Ahead of the 1998 launch of the Pax network, WSHE-TV changed its call sign to WWPX-TV. It was one of two stations in the Washington market to flip to Pax, the other being WPXW-TV (channel 66), licensed to Manassas, Virginia. In 2000, Paxson Communications acquired six DP Media stations, including WWPX-TV. In 2002, WWPX-TV converted to a satellite station of WPXW-TV. It could no longer afford its own staff of five master-control operators, and becoming a satellite allowed it to carry only the legal minimum of one manager and one engineer. Sales operations were shifted to Virginia, leaving no employees in the "broadcast barn".

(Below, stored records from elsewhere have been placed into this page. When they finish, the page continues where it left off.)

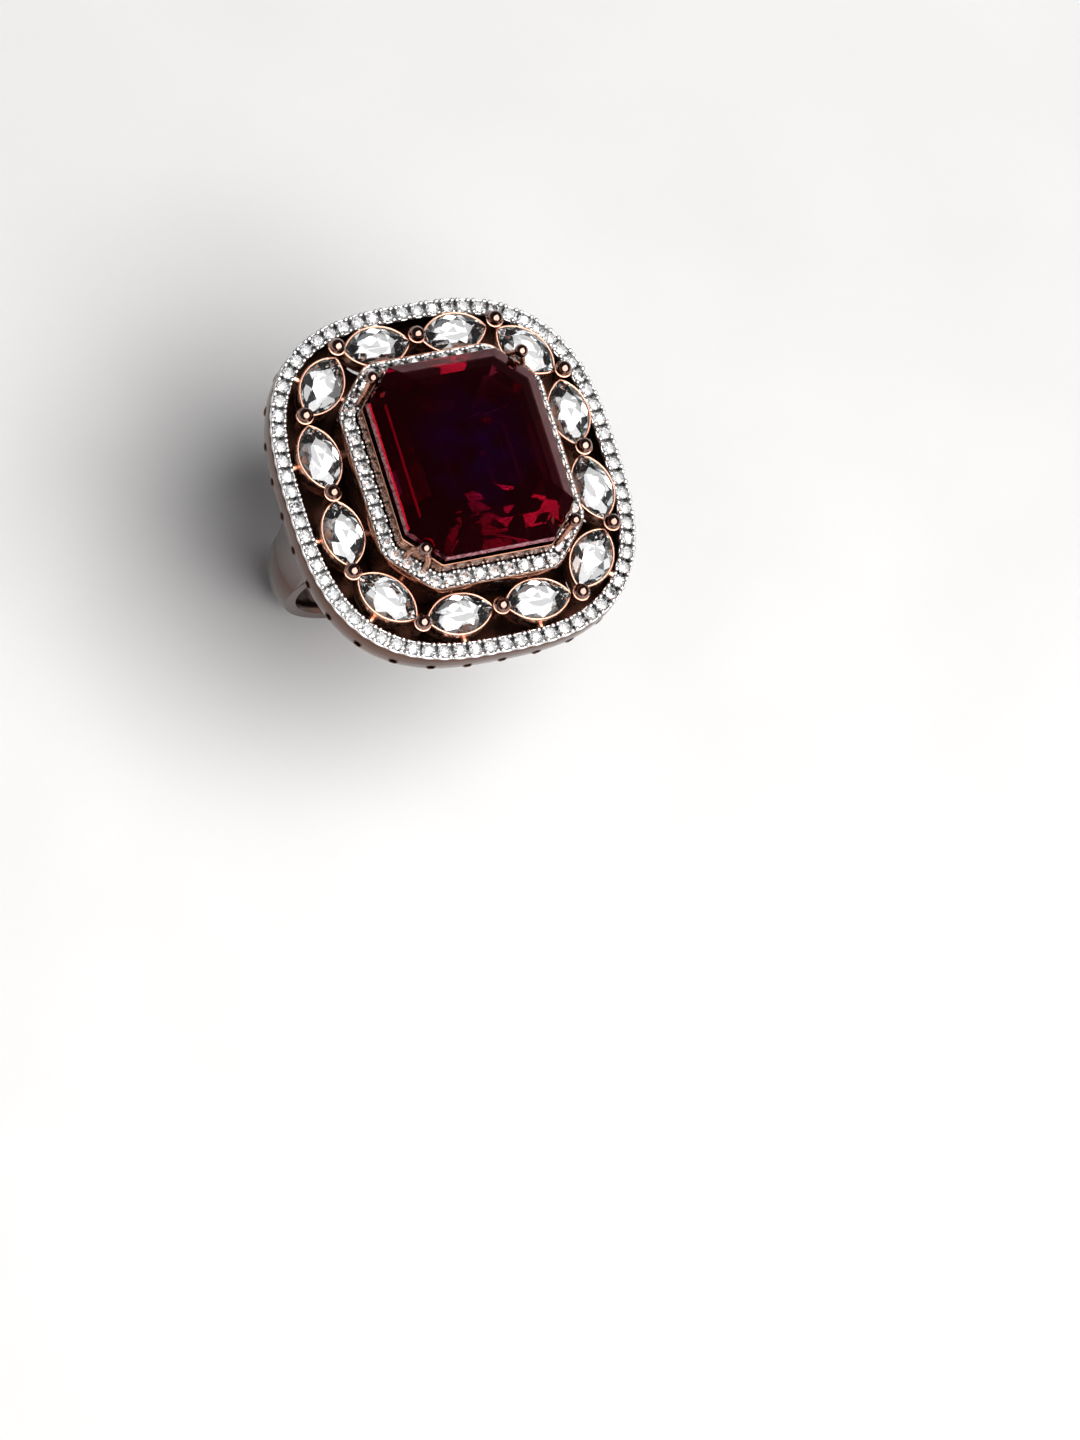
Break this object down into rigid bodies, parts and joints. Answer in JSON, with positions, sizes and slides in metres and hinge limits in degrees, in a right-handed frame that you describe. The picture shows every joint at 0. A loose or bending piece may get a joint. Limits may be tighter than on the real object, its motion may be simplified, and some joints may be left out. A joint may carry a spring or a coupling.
{
  "type": "cocktail ring",
  "caption": "Large cushion-shaped dress ring: a deep red step-cut stone in an octagonal pave halo, a ring of clear marquise stones between gold beads, and a pave outer frame.",
  "frame": {"origin": "centre of the finger hole", "axes": "+Z out of the ring's face, through the centre stone; +Y along the finger, which is the long side of the head; +X across the finger"},
  "size_m": [0.0256, 0.0272, 0.0294],
  "materials": {
    "rose_gold": "polished rose-gold plating",
    "white_metal": "bright white rhodium-like plating",
    "clear_stone": "faceted colourless stone, fully polished",
    "red_stone": "faceted deep red stone, fully polished"
  },
  "bodies": {
    "root": {"shank": "rose_gold", "gallery_base": "rose_gold", "outer_wall": "rose_gold", "outer_rail": "white_metal", "outer_stone_row": "clear_stone", "halo_rail": "white_metal", "halo_wall": "rose_gold", "halo_stone_row": "clear_stone", "centre_seat": "rose_gold", "centre_stone": "red_stone", "claw_1": "rose_gold", "claw_2": "rose_gold", "claw_3": "rose_gold", "claw_4": "rose_gold", "marquise_bezel_01": "rose_gold", "marquise_bezel_02": "rose_gold", "marquise_bezel_03": "rose_gold", "marquise_bezel_04": "rose_gold", "marquise_bezel_05": "rose_gold", "marquise_bezel_06": "rose_gold", "marquise_bezel_07": "rose_gold", "marquise_bezel_08": "rose_gold", "marquise_bezel_09": "rose_gold", "marquise_bezel_10": "rose_gold", "marquise_bezel_11": "rose_gold", "marquise_bezel_12": "rose_gold", "marquise_stone_01": "clear_stone", "marquise_stone_02": "clear_stone", "marquise_stone_03": "clear_stone", "marquise_stone_04": "clear_stone", "marquise_stone_05": "clear_stone", "marquise_stone_06": "clear_stone", "marquise_stone_07": "clear_stone", "marquise_stone_08": "clear_stone", "marquise_stone_09": "clear_stone", "marquise_stone_10": "clear_stone", "marquise_stone_11": "clear_stone", "marquise_stone_12": "clear_stone", "bead_prong_01": "rose_gold", "bead_prong_02": "rose_gold", "bead_prong_03": "rose_gold", "bead_prong_04": "rose_gold", "bead_prong_05": "rose_gold", "bead_prong_06": "rose_gold", "bead_prong_07": "rose_gold", "bead_prong_08": "rose_gold", "bead_prong_09": "rose_gold", "bead_prong_10": "rose_gold", "bead_prong_11": "rose_gold", "bead_prong_12": "rose_gold"}
  },
  "joints": []
}
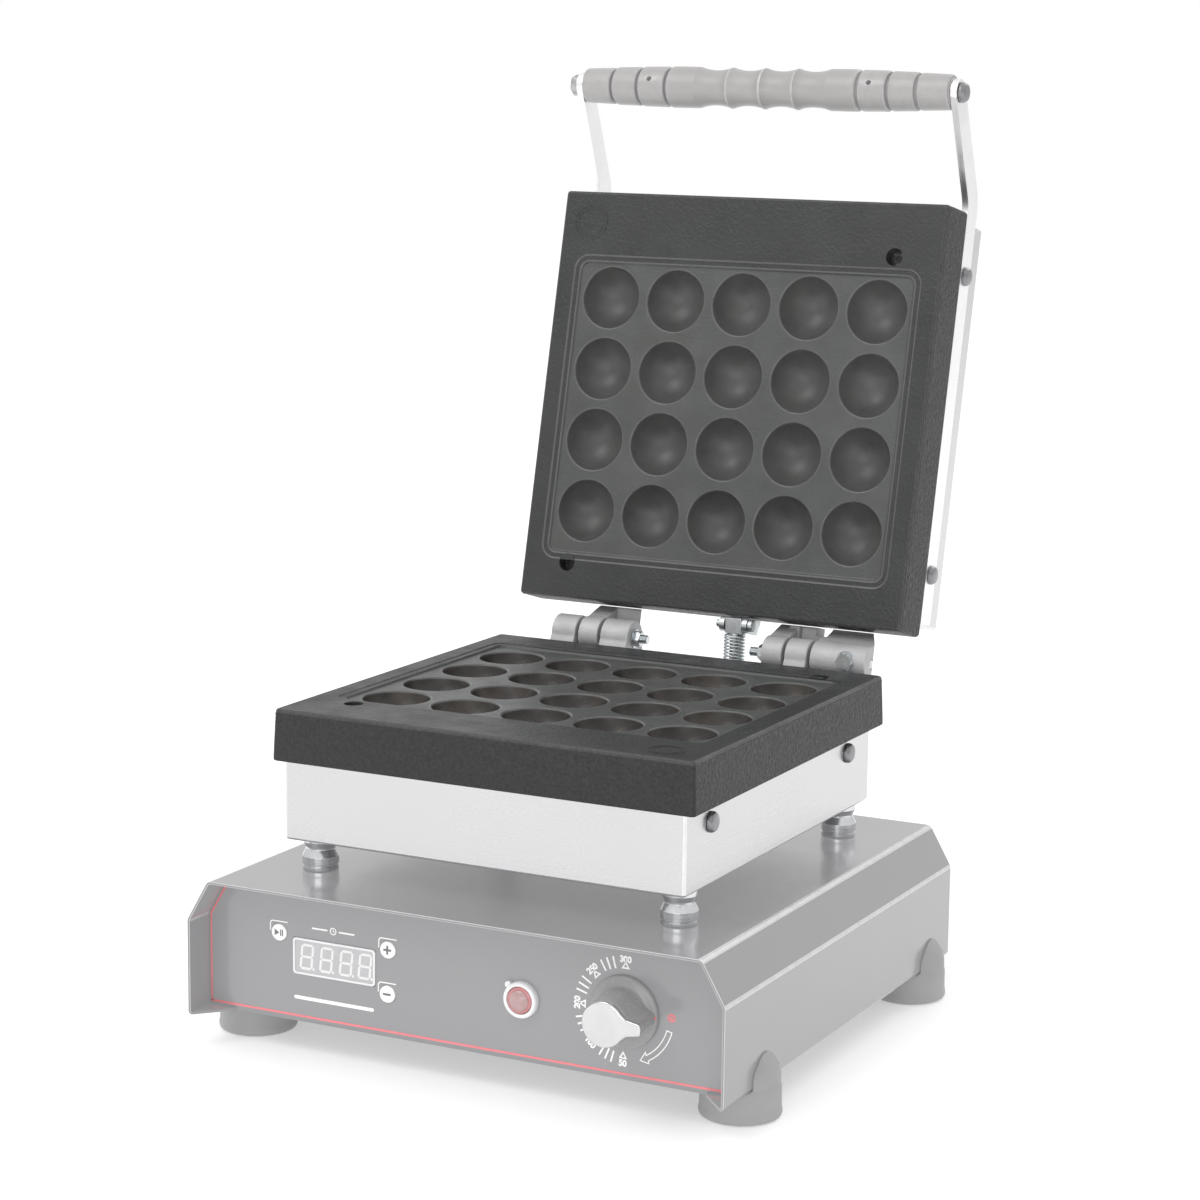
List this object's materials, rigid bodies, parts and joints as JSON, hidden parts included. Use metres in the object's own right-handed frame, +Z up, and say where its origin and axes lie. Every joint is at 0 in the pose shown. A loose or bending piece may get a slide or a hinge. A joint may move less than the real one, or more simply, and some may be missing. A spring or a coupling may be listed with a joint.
{
  "type": "donut maker",
  "caption": "Countertop donut-ball maker, lid open: box base with dial and timer, cast plates with round cavities, hinged lid with a bar handle and balance spring",
  "frame": {"origin": "centre of the outline box on the table plane, lid fully open", "axes": "+X right seen from the front, +Y to the back, +Z up; the control panel faces -Y"},
  "size_m": [0.3472, 0.4554, 0.5418],
  "materials": {
    "body_enamel": "smooth semi-matt mid-grey stove enamel on sheet steel",
    "overlay_film": "printed matt control film, white scale marks, thin red border",
    "foot_rubber": "moulded matt grey rubber",
    "stainless": "fine brushed stainless sheet",
    "stainless_turned": "turned and polished stainless",
    "cast_plate": "black non-stick coating over a grainy casting, smoother on the cooking face",
    "element_sheath": "heat-tinted tube",
    "hinge_casting": "light grey sand casting",
    "zinc_fastener": "bright zinc plating",
    "spring_wire": "zinc-plated spring wire",
    "grip_plastic": "warm grey turned grip, satin lacquer",
    "knob_plastic": "moulded grey plastic",
    "chrome_cap": "bright chrome",
    "lamp_red": "clear red faceted lens",
    "display_lens": "smoked window over pale seven-segment digits, unlit",
    "device_plastic": "dark moulded plastic",
    "button_white": "white printed key"
  },
  "bodies": {
    "base": {"base_housing": "body_enamel", "front_panel": "body_enamel", "control_overlay": "overlay_film", "rear_panel": "body_enamel", "base_plate": "body_enamel", "foot_front_left": "foot_rubber", "foot_front_right": "foot_rubber", "foot_rear_left": "foot_rubber", "foot_rear_right": "foot_rubber", "post_front_left": "stainless_turned", "post_front_right": "stainless_turned", "post_rear_left": "stainless_turned", "post_rear_right": "stainless_turned", "lower_housing": "stainless", "lower_heating_element": "element_sheath", "lower_plate": "cast_plate", "lower_plate_screw_1": "stainless_turned", "lower_plate_screw_2": "stainless_turned", "lower_bolt_front_left": "stainless_turned", "lower_bolt_front_right": "stainless_turned", "lower_bolt_rear_left": "stainless_turned", "lower_bolt_rear_right": "stainless_turned", "hinge_base_left": "hinge_casting", "hinge_base_right": "hinge_casting", "hinge_pin_left": "zinc_fastener", "spring_seat": "zinc_fastener", "thermostat_body": "device_plastic", "lamp_bezel": "chrome_cap", "lamp_lens": "lamp_red", "display_window": "display_lens", "display_module": "device_plastic"},
    "lid": {"upper_plate": "cast_plate", "upper_plate_screw_1": "stainless_turned", "upper_plate_screw_2": "stainless_turned", "lid_housing": "stainless", "upper_heating_element": "element_sheath", "handle_arm_left": "stainless", "handle_arm_right": "stainless", "arm_bolt_front_left": "stainless_turned", "arm_bolt_front_right": "stainless_turned", "arm_bolt_rear_left": "stainless_turned", "arm_bolt_rear_right": "stainless_turned", "handle_rod": "stainless_turned", "handle_nut": "stainless_turned", "handle_grip": "grip_plastic", "hinge_lid_left": "hinge_casting", "hinge_lid_right": "hinge_casting", "hinge_pin_right": "zinc_fastener", "hinge_clamp_screw": "zinc_fastener", "spring_lug": "zinc_fastener", "spring_cross_pin": "zinc_fastener"},
    "balance_rod": {"spring_rod": "zinc_fastener", "spring_rod_nut": "zinc_fastener", "counter_spring": "spring_wire"},
    "knob": {"thermostat_shaft": "stainless_turned", "thermostat_knob": "knob_plastic", "knob_cap": "chrome_cap"},
    "start_key": {"button_start": "button_white"},
    "plus_key": {"button_plus": "button_white"},
    "minus_key": {"button_minus": "button_white"}
  },
  "joints": [
    {"name": "lid_hinge", "type": "hinge", "parent": "base", "child": "lid", "pos_m": [0, 0.0918, 0.1926], "axis": [1, 0, 0], "range_deg": [0, 103.3], "deforming": ["counter_spring"]},
    {"name": "rod_pivot", "type": "hinge", "parent": "lid", "child": "balance_rod", "pos_m": [0.022, 0.0944, 0.20737], "axis": [1, 0, 0], "range_deg": [-82.5, 0]},
    {"name": "thermostat_turn", "type": "hinge", "parent": "base", "child": "knob", "pos_m": [0.0985, -0.2027, 0.0565], "axis": [0, 1, 0], "range_deg": [0, 270]},
    {"name": "start_press", "type": "slide", "parent": "base", "child": "start_key", "axis": [0, 1, 0], "range_m": [0, 0.0006], "stiffness_N_per_m": 2000},
    {"name": "plus_press", "type": "slide", "parent": "base", "child": "plus_key", "axis": [0, 1, 0], "range_m": [0, 0.0006], "stiffness_N_per_m": 2000},
    {"name": "minus_press", "type": "slide", "parent": "base", "child": "minus_key", "axis": [0, 1, 0], "range_m": [0, 0.0006], "stiffness_N_per_m": 2000}
  ],
  "couplings": [
    {"joint": "rod_pivot", "follows": "lid_hinge", "ratio": -0.79586}
  ]
}
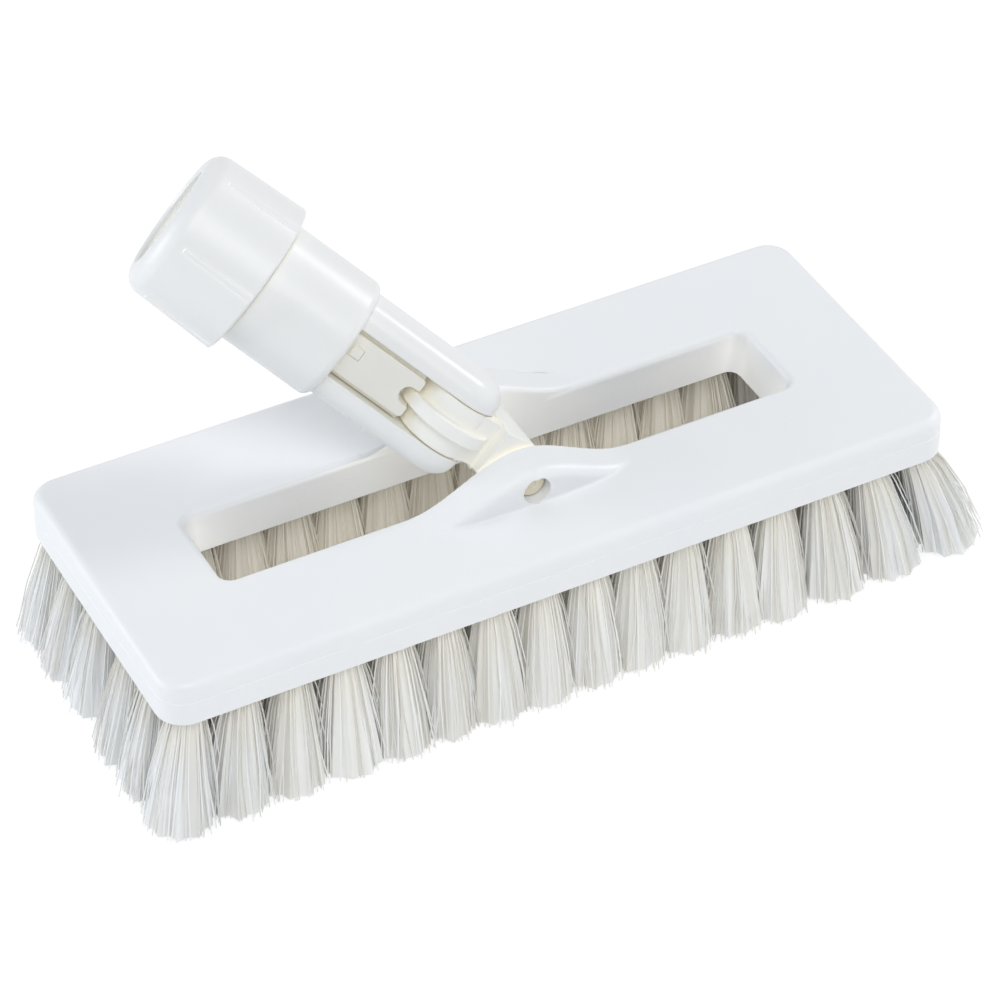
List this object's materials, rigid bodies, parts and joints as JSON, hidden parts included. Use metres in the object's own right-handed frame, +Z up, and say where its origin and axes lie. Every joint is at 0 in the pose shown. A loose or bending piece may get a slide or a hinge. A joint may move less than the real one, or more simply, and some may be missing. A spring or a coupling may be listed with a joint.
{
  "type": "swivel floor brush",
  "caption": "Scrub brush with a long open block on trimmed bristle tufts and a two-way swivel joint that ends in a clamping handle socket.",
  "frame": {"origin": "on the floor under the middle of the whole brush's box at rest, which lies 1.9 mm right and 7.4 mm back of the block's middle", "axes": "+X along the block towards its right end, +Y towards its back rail, +Z up; the socket leans to -X and +Y at rest"},
  "size_m": [0.2186, 0.1022, 0.1159],
  "materials": {
    "block": "white moulded plastic, semi-gloss",
    "bristle": "white synthetic bristle, slightly see-through",
    "pin": "ivory plastic pin",
    "knuckle": "warm white moulded plastic, semi-gloss",
    "socket": "white moulded plastic, semi-gloss",
    "plunger": "warm white moulded plastic, semi-gloss",
    "collar": "white moulded plastic, semi-gloss"
  },
  "bodies": {
    "brush": {"brush_block": "block", "axle_pin": "pin", "tufts_front_outer": "bristle", "tufts_front_inner": "bristle", "tufts_back_inner": "bristle", "tufts_back_outer": "bristle", "tufts_left_end": "bristle", "tufts_right_end": "bristle"},
    "knuckle": {"knuckle": "knuckle"},
    "socket": {"socket_yoke": "socket", "tilt_pin": "pin"},
    "plunger": {"lock_plunger": "plunger"},
    "collar": {"handle_collar": "collar"}
  },
  "joints": [
    {"name": "swing", "type": "hinge", "parent": "brush", "child": "knuckle", "pos_m": [-0.0019, -0.00742, 0.04755], "axis": [0, -1, 0], "range_deg": [-112, 18]},
    {"name": "tilt", "type": "hinge", "parent": "knuckle", "child": "socket", "pos_m": [-0.01419, -0.00742, 0.05901], "axis": [-0.682, 0, -0.7314], "range_deg": [-80.5, 9.5]},
    {"name": "plunger_slide", "type": "slide", "parent": "socket", "child": "plunger", "axis": [-0.5954, 0.5807, 0.5552], "range_m": [0, 0.0015]},
    {"name": "collar_turn", "type": "hinge", "parent": "socket", "child": "collar", "pos_m": [-0.01419, -0.00742, 0.05901], "axis": [-0.5954, 0.5807, 0.5552], "range_deg": [0, 180]}
  ]
}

After changing its name to i: Independent Television in 2005, the network became known as Ion Television in 2007, following the 2006 name change of Paxson Communications Corporation to Ion Media Networks. The E. W. Scripps Company acquired Ion in a deal announced in 2020 and completed in 2021.

==Technical information==
===Subchannels===
WWPX-TV maintains transmitter facilities on Blue Ridge Mountain east of Charles Town, West Virginia.

Subchannels of WPXW-TV and WWPX-TV
| Subchannel |  | Res.Tooltip Display resolution | Short name | Programming |
| WPXW-TV | WWPX-TV |
| 66.1 | 60.1 | 720p | ION | Ion Television |
| 66.2 | 60.2 | Bounce | Bounce TV |
| 66.3 | 60.3 | 480i | CourtTV | Court TV |
| 66.4 | 60.4 | Laff | Laff |
| 66.5 | 60.5 | IONPlus | Ion Plus |
| 66.6 | 60.6 | BUSTED | Busted |
| 66.7 | 60.7 | GameSho | Game Show Central |
| 66.8 | 60.8 | HSN | HSN |

===Analog-to-digital conversion===
WWPX-TV shut down its analog signal, over UHF channel 60, on June 12, 2009, the official date on which full-power television stations in the United States transitioned from analog to digital broadcasts under federal mandate. The station's digital signal remained on its pre-transition VHF channel 12, using virtual channel 60.